There are six stores in the capital and, as part of a franchising deal, three stores in Dubai and one in Riyadh, Saudi Arabia.

The brand’s steady, organic growth has been very deliberate; its founder doesn’t want to grow too fast and risk losing its personal, family feel. “Part of owning a business is knowing what you don’t want for it,” explains Malouf, who brought a more senior team member on board in 2010. Over the next two years, that staffer pushed to raise some venture capital money and roll out the brand even further and wider.

“It started to feel like I was losing the essence of the business,” he explains. “I became cut off from employees who I had known for many years.”

As things became increasingly impersonal and corporate, Malouf and the colleague parted ways. “It wasn’t what I wanted; I dreaded going into the office every day,” he says. “I took back control, bringing back that personal touch and making it so that employees felt like they were being looked after again.”

Now, lots of careful consideration and planning goes into launching a new bakery. “Only expand when you’re ready,” advises Malouf.

“In 2011, we opened our Spitalfields shop and about six months later, our Islington store. Both floundered in the beginning,” he admits. “Designing, building and opening a new shop is the easiest thing in the world; the difficult bit is what happens after day one.

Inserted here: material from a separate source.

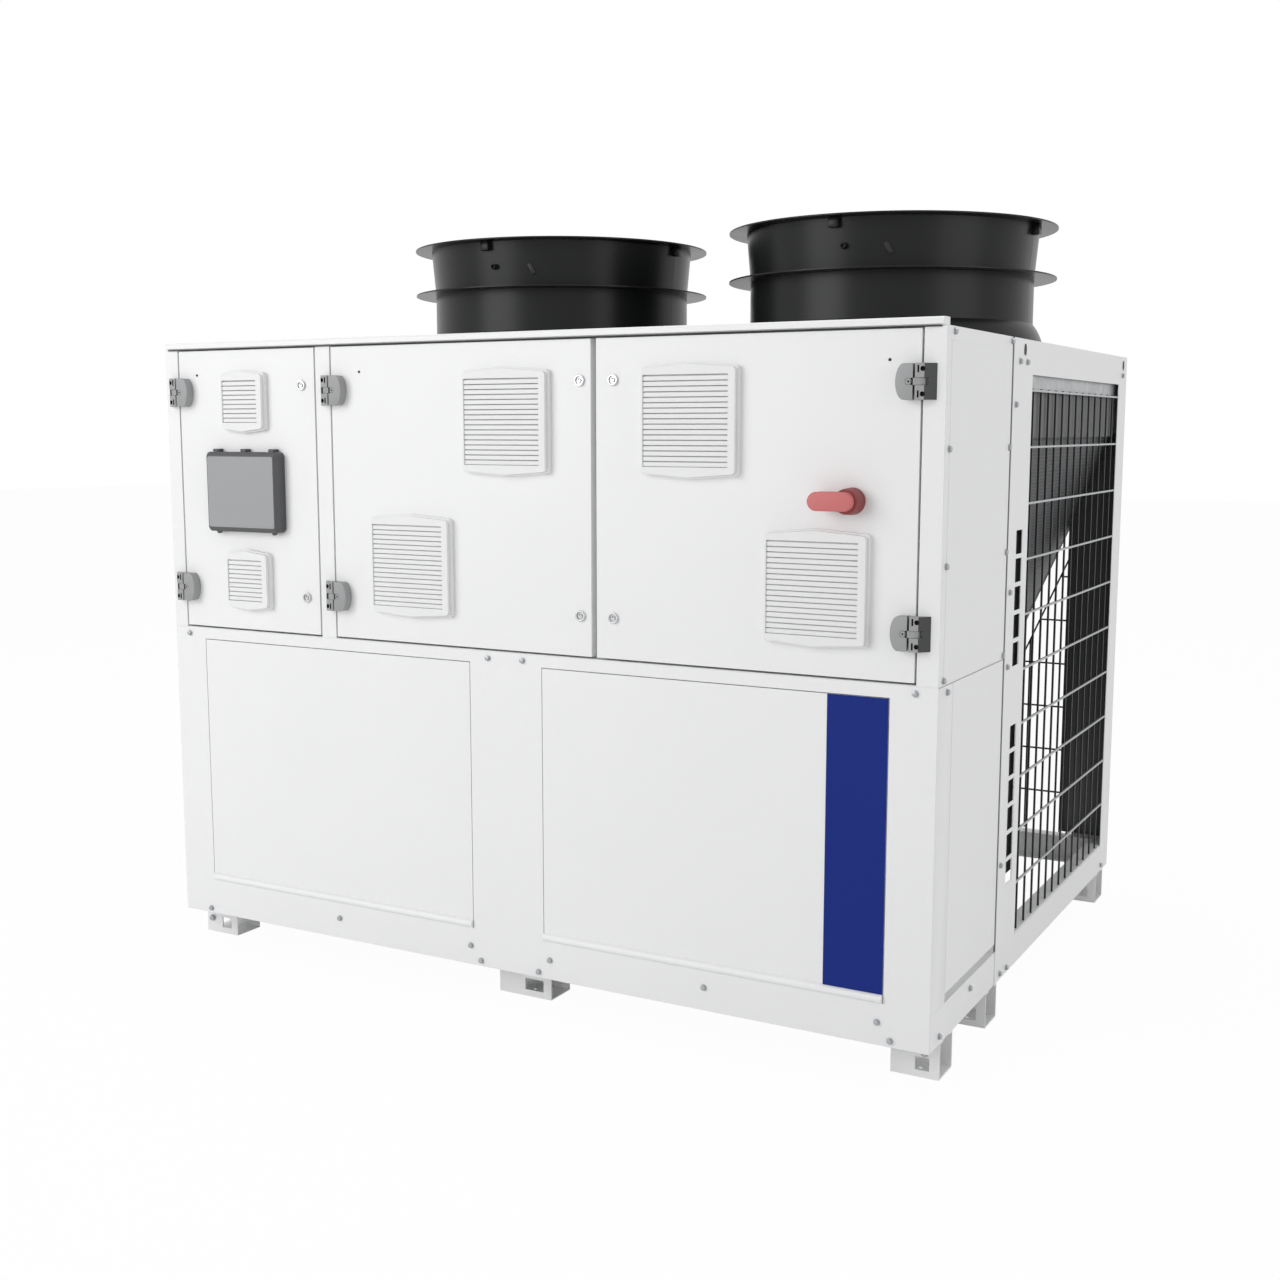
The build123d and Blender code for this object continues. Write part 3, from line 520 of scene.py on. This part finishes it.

You have to keep customers engaged in those crucial first few months, so that people don’t come once and never again.”

The marketing wasn’t in place for those two new shops, says Malouf, who also suffered staffing issues. “We weren’t able to train people with enough consistency, so that every person at every shop was on the same page.”

The team started to notice that different shops would have different approaches to opening, setting up and serving shoppers. “They would use me as an example,” jokes Malouf. “One shop might say: ‘Tarek likes the boxes to be packed this way’ – while another would say: ‘Tarek likes them to be done this way’.”

The solution? “You need to have a solid foundation on which to open new sites and train new staff,” says Malouf, who advises growing businesses to put together an operations manual. It doesn’t have to be long or expensive, he explains. “At the very least, put a Word document together that tells people how to turn on the lights in the morning, how to greet customers, how to stock the shelves and so on.”

The Hummingbird Bakery uses cloud storage service, Dropbox, to host all of its key operational documents, recipes, marketing collateral and so on. With a computer in each store, staff can quickly and easily access what they need. “We started using it in 2012 – the manual is there, as is our opening and closing checklists,” says Malouf.

In August, the business will open its first UK store outside of the capital, in Guildford. Interestingly, the bakery’s four recipe books, which to date have sold more than one million copies combined, have helped on the marketing side. “They’ve been great for brand recognition,” says Malouf. “When we announced that we were opening the new shop, people in Guildford were already excited about us coming.”

Shop number eight is on the bakery founder’s mind, but he definitely won’t rush into anything. “I have no idea where that will be yet,” says Malouf, who recently received an MBE in the Queen's Birthday Honours List.

“We want to get Guilford right first. We will tweak things there to suit the people of the town, because we don’t want be a London brand coming in and assuming that it’s just like the capital – and that customers there are the same as London customers.”